Still smiling, he returned his gaze to the ceiling, expecting at any moment to hear the sound of the second shoe striking the worn carpet beside her bed. But as the silence lengthened, fresh doubts began to assail him. Perhaps it had just been a hairbrush, or she had knocked something off the dressing table as she was searching for the scripts. On the other hand, she could just be playing with him, tantalising him. Shutting his eyes, he imagined her lying there, smiling to herself in the dark as she dangled the shoe over the side of her bed…
Opening his eyes, he stared unseeing at his reflection as he considered what to do. He would have another cigarette, he decided, and smoke it in a detached and nonchalant fashion just to show her that he was not at her beck and call. Obeying the impulse, he fumbled in his pockets and, finding his packet of cigarettes, opened it and took one out.

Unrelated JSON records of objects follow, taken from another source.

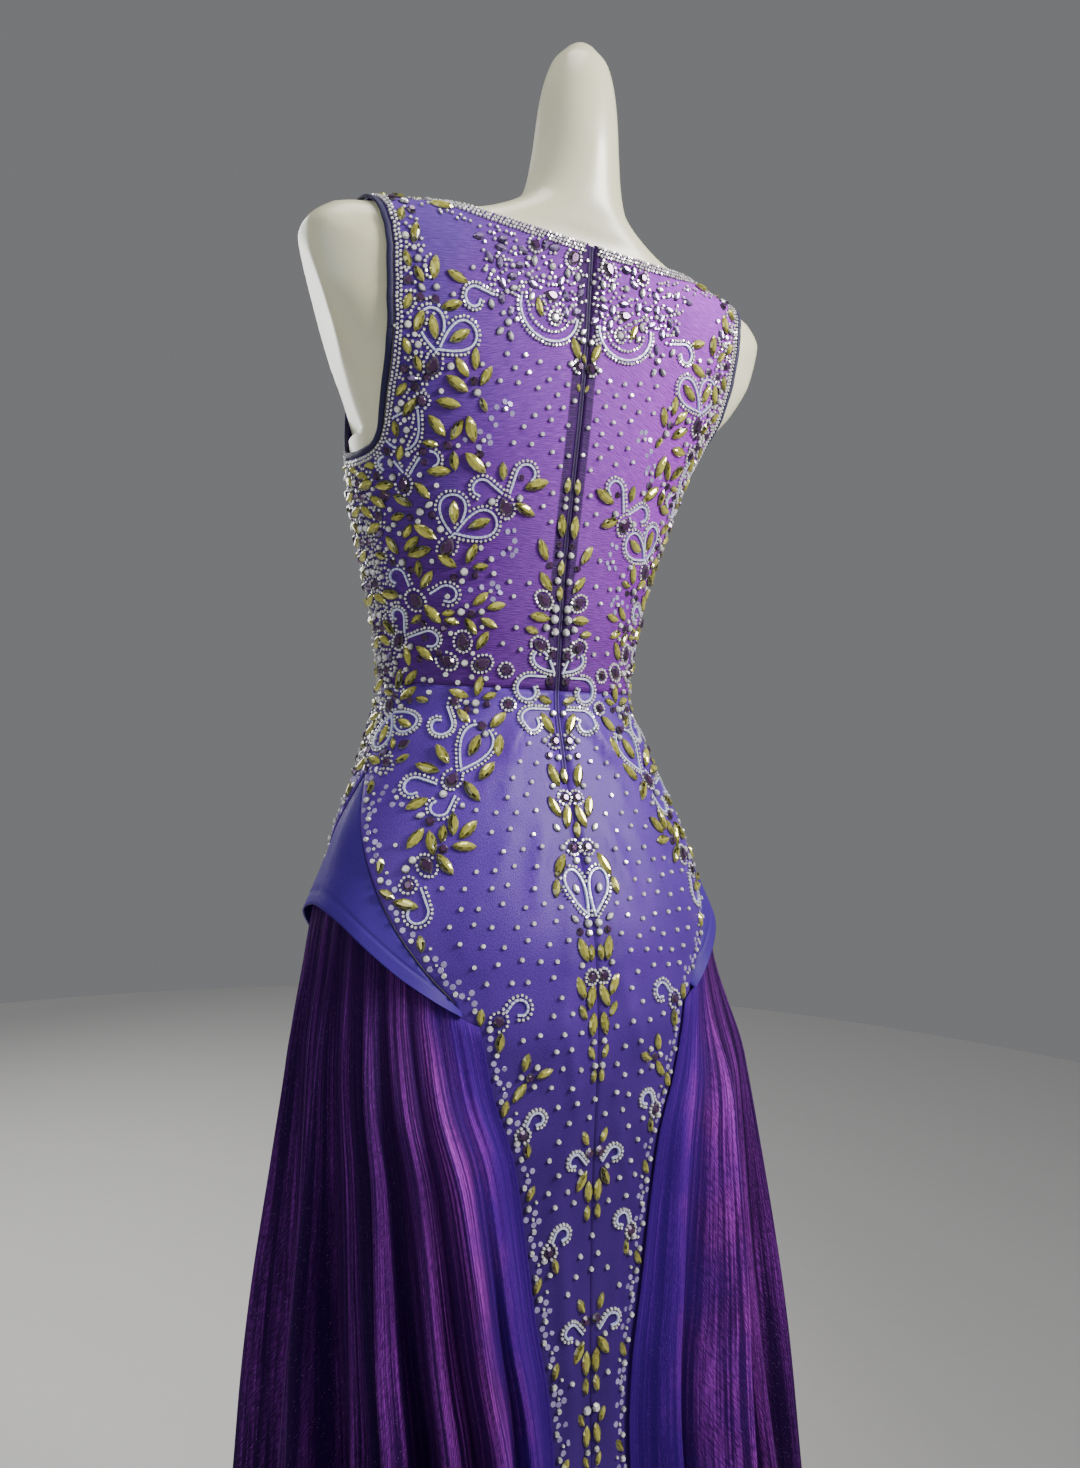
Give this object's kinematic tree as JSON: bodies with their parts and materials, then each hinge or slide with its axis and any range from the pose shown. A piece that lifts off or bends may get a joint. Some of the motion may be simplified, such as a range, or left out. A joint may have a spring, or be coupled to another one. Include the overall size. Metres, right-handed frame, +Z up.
{
  "type": "mermaid prom dress on a dress form",
  "caption": "Sleeveless mermaid gown with a beaded sheer bodice, satin V panels, hip yokes and gathered tulle overskirts, worn by a limbless dress form on a pole stand.",
  "frame": {"origin": "on the floor under the form, on the base's underside", "axes": "+Z up, the gown's back towards +Y, the wearer's left towards +X"},
  "size_m": [0.712, 0.6065, 1.624],
  "materials": {
    "bodice_mesh": "sheer violet mesh with a fine crinkle",
    "satin": "soft violet blue satin",
    "tulle": "plum tulle with a fine metallic shimmer",
    "binding": "dark navy",
    "form_gloss": "ivory gloss lacquer",
    "stand_steel": "fine brushed"
  },
  "bodies": {
    "root": {"bodice_front": "bodice_mesh", "bodice_back_left": "bodice_mesh", "bodice_back_right": "bodice_mesh", "zip_tape": "bodice_mesh", "armhole_binding_left": "binding", "armhole_binding_right": "binding", "skirt_front": "satin", "skirt_back_left": "satin", "skirt_back_right": "satin", "hip_yoke_left": "satin", "hip_yoke_right": "satin", "overskirt_left": "tulle", "overskirt_right": "tulle", "form_torso": "form_gloss", "form_pole": "stand_steel", "form_base": "stand_steel"}
  },
  "joints": []
}
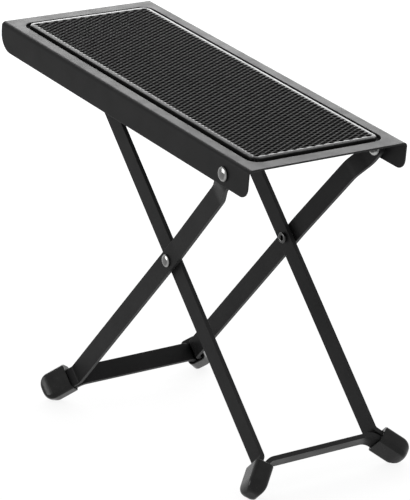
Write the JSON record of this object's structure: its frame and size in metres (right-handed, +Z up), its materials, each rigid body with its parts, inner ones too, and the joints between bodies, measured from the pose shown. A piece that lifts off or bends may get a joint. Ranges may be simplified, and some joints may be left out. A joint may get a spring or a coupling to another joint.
{
  "type": "guitar footrest",
  "caption": "Folding footrest: a sloping flanged foot plate with a rubber mat on two crossed flat-bar frames with rubber feet and a notched height lock.",
  "frame": {"origin": "on the floor, under the centre of the bounding box of the standing footrest", "axes": "+X along the foot plate from its high end to its low end, +Y across it, +Z up; the footrest stands on Z = 0"},
  "size_m": [0.2956, 0.1334, 0.252],
  "materials": {
    "powder_coat": "satin black powder coat on steel",
    "mat_rubber": "moulded black rubber with a fine diamond tread",
    "foot_rubber": "smooth black moulded rubber",
    "rivet_steel": "bright domed steel rivets",
    "zinc_steel": "zinc-plated steel"
  },
  "bodies": {
    "outer_frame": {"outer_leg_frame": "powder_coat", "outer_foot_front": "foot_rubber", "outer_foot_back": "foot_rubber", "crossing_rivet_front": "rivet_steel", "crossing_rivet_back": "rivet_steel", "crossing_washer_front": "zinc_steel", "crossing_washer_back": "zinc_steel"},
    "inner_frame": {"inner_leg_frame": "powder_coat", "latch_rod": "zinc_steel", "inner_foot_front": "foot_rubber", "inner_foot_back": "foot_rubber"},
    "platform": {"platform_plate": "powder_coat", "rubber_mat": "mat_rubber", "height_rack_front": "powder_coat", "height_rack_back": "powder_coat", "platform_rivet_front": "rivet_steel", "platform_rivet_back": "rivet_steel", "platform_washer_front": "zinc_steel", "platform_washer_back": "zinc_steel", "backing_washer_front": "zinc_steel", "backing_washer_back": "zinc_steel"}
  },
  "joints": [
    {"name": "fold", "type": "hinge", "parent": "outer_frame", "child": "inner_frame", "pos_m": [0.0343, 0, 0.1271], "axis": [0, -1, 0], "range_deg": [0, 92.8]},
    {"name": "platform_fold", "type": "hinge", "parent": "outer_frame", "child": "platform", "pos_m": [0.1139, 0, 0.20302], "axis": [0, -1, 0], "range_deg": [-1, 53]}
  ],
  "couplings": [
    {"joint": "platform_fold", "follows": "fold", "ratio": 0.5588}
  ]
}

Putting the cigarette in his mouth he took a box of matches off the mantelpiece, extracted one and struck it. As the match flared up, he paused, listening hard for any sound of movement above him, but none came. His brow creased in irritation. She was keeping him waiting for far too long.
Perhaps she was taking off her clothes; that would explain the delay. The idea thrilled and terrified him at the same time. So awesome was it that he realised too late the match in his hand was burning low. Feeling its flame begin to sear his flesh he flung the match away with a curse into the fire. Tearing the cigarette from his lips he put his injured fingers into his mouth and sucked them, tasting on his tongue the acrid taste of the phosphorous that had impregnated his skin.
Another thought rose to confront him: that it must have been a very weighty shoe to have made the noise he had heard.
With his fingers still in his mouth, he began once more to pace to and fro in front of the hearth.
His inner conflict began again as he debated what he was to do. If he went to her now, she might already have grown bored; or worse, cold. Either way, there was a good chance that she would reject him. And if it had been a hairbrush she had dropped by accident, what credible excuse could he give for such an intrusion so late after the event, especially remembering the circumstances preceding the previous occasion he had been in her room? Once was a forgivable error: to assume twice that her bedroom door was open to him would be scandalous!
Had it been an invitation or a hairbrush?
Why, oh why, hadn’t he gone up straight away?
A second sound reached his ears, as unmistakeable in its own way as the first had been. It was the sound of Yeliena Mihailovna opening and then closing her bedroom door and walking across the landing to the top of the stairs. With a heartfelt curse, Anton Ivanovich scuttled back to his seat and prepared himself to face his hostess.
When Yeliena entered the room, she found him sitting upright in his chair, a bound volume of the Medical Journal open upon his knees. In his right hand an unlit cigarette was held at a rakish angle between two wet and swollen fingers.
“Anton Ivanovich, you shouldn’t smoke so much,” she scolded him. “And you are reading in a very poor light. You will damage your eyes.”
Meekly, her husband’s assistant closed the heavy volume and discarded the moist cigarette.